Carrer Camilo Sesto
Que digo yo que una cosa es que se cumpla puntualmente eso de que nadie es profeta en su tierra y otra es que al profeta se le ponga en su tierra y aún fuera de ella de vuelta y media, a caer de un burro y de chupa de dómine. Tampoco es eso, oiga.
Las redes sociales, ese patio de monipodio de nuevo cuño, ese mentidero universal, ese vertedero, echaban humo estos días de resultas de una aparición televisiva, léase lo de aparición en el más recto y espectral sentido de la palabra.
La “aparición” era una suerte de remedo de lo que fue Camilo Sesto en su día. Una mezcla de Sara Montiel, Marujita Díaz en sus respectivos declives y de Chucky, el muñeco diabólico cuando el infierno le salía a chorros por el látex.
No resulta nada inédito ni extraordinario que alguien a quien la fortuna le ha sido propicia, que ha sido aclamado por las masas y que ha paseado en loor de multitudes, acabe yéndosele la olla de mala manera.
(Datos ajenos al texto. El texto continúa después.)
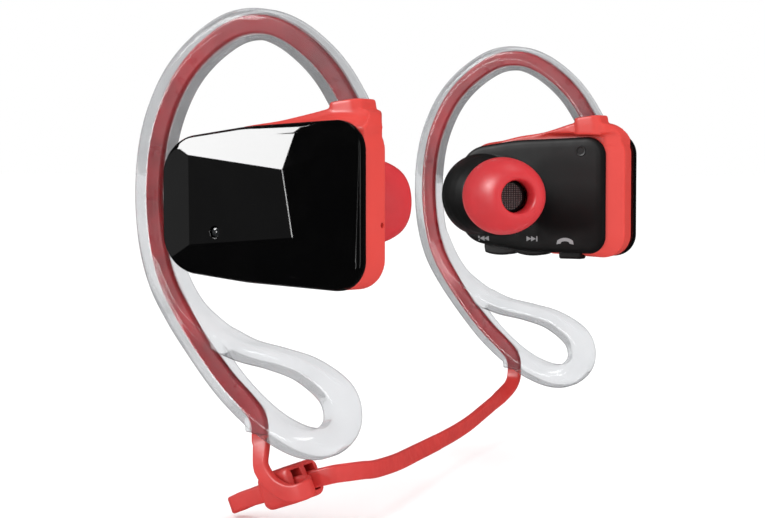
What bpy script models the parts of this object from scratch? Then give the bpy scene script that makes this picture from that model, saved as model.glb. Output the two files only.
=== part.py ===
"""Neckband sports earphones: two earpieces on clear ear hooks, joined by a flat cable with a slider.

Millimetres in the numbers below, metres in the meshes. +X is the wearer's front, +Y the
wearer's left, +Z up. The origin is midway between the hooks, at the height of their inner
top, where they rest on the ears. A point of an earpiece is given as (x, t, z), where t is
the distance from the mid-plane: y = t on the left earpiece and y = -t on the right one.
"""

import math

import bmesh
import bpy
from mathutils import Matrix, Vector

MM = 0.001
GAP = 0.3
SIDES = {"right": -1, "left": 1}

# Ear hook: a band that lies in the plane t = HOOK_T.
HOOK_T = 47.6
HOOK_DEPTH = 6.4
HOOK_CORNER = 1.6
# x, z and radial thickness of the band along its middle, from the earpiece round the ear.
HOOK_LINE = (
    (14.35, -9.7, 4.6),
    (11.7, -5.6, 4.6),
    (8.5, -2.2, 4.6),
    (4.3, 0.8, 4.6),
    (0.0, 2.3, 4.6),
    (-4.9, 2.0, 4.6),
    (-9.9, -0.6, 4.6),
    (-14.1, -4.4, 4.6),
    (-17.1, -9.2, 4.6),
    (-19.1, -15.0, 4.6),
    (-19.9, -22.2, 4.6),
    (-19.4, -29.6, 4.6),
    (-17.7, -35.8, 4.5),
    (-14.7, -41.0, 4.4),
    (-10.9, -46.1, 4.2),
    (-6.5, -51.2, 4.0),
    (-2.0, -55.1, 3.9),
    (2.2, -57.7, 4.0),
    (6.7, -59.2, 4.3),
    (10.4, -58.8, 4.6),
    (12.9, -56.0, 4.6),
    (12.1, -51.9, 4.4),
    (7.4, -48.6, 3.5),
    (2.1, -47.1, 3.1),
    (-3.3, -46.1, 3.2),
    (-7.4, -44.6, 3.6),
    (-10.6, -42.8, 3.9),
    (-13.5, -40.3, 3.6),
    (-15.8, -36.8, 3.0),
    (-17.9, -32.0, 2.4),
)
ARM_SLIMMER = 0.2
ARM_END = 6  # points of the line on which the tail loop's arm runs back into the band
COLLAR = Vector((14.35, -9.7))
COLLAR_DIRECTION = Vector((-0.52, 0.854)).normalized()
TENON = (3.9, 2.8)
TENON_LENGTH = 1.8
TENON_ROOT = 0.8
TENON_CORNER = 0.6
TENON_PLAY = 0.5

# Flat cable, inside the hooks and between them.
CABLE_WIDTH = 2.7
CABLE_THICKNESS = 1.2
CHANNEL_GAP = 0.25
CABLE_BEHIND_COLLAR = 5.6
CHANNEL_BEHIND_COLLAR = 7.4
CHANNEL_PAST_EXIT = 3.0
SPOUT_LENGTH = 2.6
SPOUT_WALL = 0.85
EXIT_X = -1.1
EXIT_Z = -58.2
# x, z of the cable's last stretch in the lower arm of the hook, down to its exit.
CABLE_TAIL = ((-10.9, -46.1), (-6.9, -50.6), (-3.8, -53.4), (-1.7, -55.6), (EXIT_X, -57.4), (EXIT_X, EXIT_Z))

# Earpiece housing: outlines as (x, z, corner radius), seen from the wearer's right.
OUTLINE = (
    (-12.5, -33.8, 6.2),
    (2.0, -35.4, 30.0),
    (21.0, -36.4, 4.4),
    (21.0, -11.7, 4.4),
    (2.0, -12.7, 40.0),
    (-12.5, -14.6, 6.2),
)
FACE_OUTLINE = (
    (-12.2, -33.1, 6.0),
    (2.0, -35.2, 30.0),
    (18.4, -35.4, 3.4),
    (18.4, -12.9, 3.6),
    (0.0, -13.5, 40.0),
    (-12.2, -15.3, 6.0),
)
FACE_T = 45.0
FACE_BACK_T = 46.2
FRAME_T = (46.5, 49.4, 54.5)
FRAME_FRONT = (-2.3, -0.1, -0.5)
FRAME_INSET = (1.2, 0.0, 0.3)
# t and front of the frame's hollow, which runs out past both its faces.
FRAME_HOLLOW = ((44.0, -2.2), (49.4, -0.6), (56.0, -0.6))
FRAME_WALL = 2.6
SLIGHT_TURN = math.radians(8.0)
COVER_T = (54.8, 56.2, 56.9)
COVER_INSET = (0.4, 0.4, 1.2)
COVER_WALL = 1.3
# Corners of the outer cover's facets: x, t, z.
FACETS = ((-7.1, 57.5, -16.9), (9.6, 59.0, -19.0), (11.2, 58.9, -28.5), (-7.0, 57.5, -29.9), (13.3, 58.5, -29.8))

# Horn of the frame below the collar: x, z, half length, t, depth along t, and tilt.
HORN = (
    (7.5, -14.3, 12.5, 50.4, 7.2, 0.03),
    (11.4, -12.9, 9.0, 50.3, 7.4, 0.05),
    (13.9, -12.0, 6.6, 49.5, 8.8, 0.09),
    (14.5, -11.3, 5.0, 48.5, 8.4, 0.16),
)
COLLAR_SIZE = (5.2, 6.8)
HORN_CORNER = 1.2

# Sound path: the axis of the boss, nozzle, driver and ear tip, canted forward from straight in.
CANT = math.radians(38.0)
AXIS_BASE = (-5.8, 42.2, -24.1)
NOZZLE_RADIUS = 3.2
NOZZLE_BORE = 2.6
NOZZLE_END = 20.8
TIP_START = 12.0
TIP_END = 24.6
TIP_RADIUS = 7.2

# Controls, under the left earpiece: middle x, length along x, and how far they stand out.
ROCKER = (-0.7, 13.4)
CALL = (10.7, 4.4)
BUTTON_T = 48.6
BUTTON_DEPTH = 3.0
BUTTON_TOP = -32.4
BUTTON_PROUD = 0.5
BUTTON_LEAN = math.radians(4.0)
BUTTON_GAP = 0.4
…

Grandes creadores que terminaron su carrera haciendo histriónicos personajes de sí mismos. Dalí agonizaba siendo una pavesa con bigote imposible y ceniciento enredado entre los tubos del oxígeno y moscas masturbatorias. A Michael Jackson se le fue tanto la mano en lo de los retoques que tenía narices de quita y pon. Leopoldo María Panero jugueteó tanto con el malditismo y la locura que pasó su vida entrando y saliendo de manicomios como el que vive de pensión. Entre manicomio y manicomio escribía enormidades como gotas de océano. El dandismo neorromántico a lo Larra sin pistolas de Francisco Umbral y su elegancia demodé, no le valieron de nada cuando acanalló su prosa en un plató de televisión. La prosa umbraliana reptando por los arrabales para vergüenza ajena de miles de estupefactos espectadores: “¡Yo he venido aquí a hablar de mi libro y si no se habla de mi libro cojo la puerta y me voy!”. Camilo José Cela, cuando era joven, gordo y académico recental, se metió todo lo largo que era en una fuente durante su inauguración, a la que había sido invitado, ante un nutrido grupo de periodistas, en plena España franquista, acobardada y aterida.
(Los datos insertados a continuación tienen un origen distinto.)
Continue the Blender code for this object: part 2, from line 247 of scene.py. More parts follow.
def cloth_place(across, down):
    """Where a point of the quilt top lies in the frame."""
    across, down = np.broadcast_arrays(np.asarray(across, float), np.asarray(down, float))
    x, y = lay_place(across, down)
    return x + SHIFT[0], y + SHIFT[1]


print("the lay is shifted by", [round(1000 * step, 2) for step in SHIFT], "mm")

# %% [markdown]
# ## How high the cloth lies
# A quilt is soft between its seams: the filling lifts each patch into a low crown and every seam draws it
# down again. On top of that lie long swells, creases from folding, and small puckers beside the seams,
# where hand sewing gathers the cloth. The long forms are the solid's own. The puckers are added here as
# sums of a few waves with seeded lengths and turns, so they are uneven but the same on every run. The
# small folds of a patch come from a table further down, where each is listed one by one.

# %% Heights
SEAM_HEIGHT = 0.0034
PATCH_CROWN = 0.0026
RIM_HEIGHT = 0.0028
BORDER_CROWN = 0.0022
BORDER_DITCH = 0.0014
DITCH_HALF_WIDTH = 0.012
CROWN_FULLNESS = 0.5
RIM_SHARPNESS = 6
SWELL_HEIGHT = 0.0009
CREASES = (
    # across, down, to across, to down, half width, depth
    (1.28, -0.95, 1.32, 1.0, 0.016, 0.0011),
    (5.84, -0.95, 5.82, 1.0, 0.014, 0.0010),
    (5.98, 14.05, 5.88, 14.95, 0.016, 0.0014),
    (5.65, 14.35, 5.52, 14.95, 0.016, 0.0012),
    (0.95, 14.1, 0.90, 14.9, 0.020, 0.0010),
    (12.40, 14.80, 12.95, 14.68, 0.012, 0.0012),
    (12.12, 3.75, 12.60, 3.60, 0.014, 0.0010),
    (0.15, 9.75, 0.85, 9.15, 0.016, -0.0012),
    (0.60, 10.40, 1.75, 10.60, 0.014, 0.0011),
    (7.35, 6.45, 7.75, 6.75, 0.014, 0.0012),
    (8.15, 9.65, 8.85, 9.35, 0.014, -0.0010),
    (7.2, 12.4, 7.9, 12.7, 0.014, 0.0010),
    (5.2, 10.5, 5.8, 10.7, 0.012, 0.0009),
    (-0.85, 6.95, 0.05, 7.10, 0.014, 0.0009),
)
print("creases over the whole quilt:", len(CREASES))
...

Sin embargo y, a pesar de sus excentricidades y megalomanías, ahí están por orden de aludidos, “El Cristo de San Juan de la Cruz”, “Billie Jeans”, “Poemas del manicomio de Mondragón”, “Mortal y rosa” o “La Colmena”. Porque sólo la obra permanece y es lo único que importa.
El creador, mal que nos pese y por mucho bótox del que se haga adornar, acabará siendo ¡ay!, pasto de la gusanera como cualquier mortal (“…serán ceniza, mas tendrán sentido. Polvo serán, mas polvo enamorado…”)
Hace algunos años, en el desaparecido Ciudad, cuando empezaba a ser un bocazas en letra impresa, ya reivindiqué que pese a los posibles agravios a su pueblo, que pese a su muy cutre visión de la estética y su delirante aliño indumentario, que pese a su negación del paso del tiempo y su decadencia mal llevada, Camilo Sesto era un engranaje fundamental en la poesía y la música española y que merecía por tanto, una calle, una avenida, un pedestal, un puente, algo de bulto redondo que diera reposo a las palomas, en su tierra.
Reparen ustedes en que la mirada de batracio, el cabello azabache con polvo de los setenta y los pómulos de vedette arrumbada, no pasarán a la historia. Pasarán a la historia, entre otras asombrosas delicadezas, los ojos grises de Melina Mercouri, una suave piel de ángel y una dulce, casi insoportable melancolía. Sobra.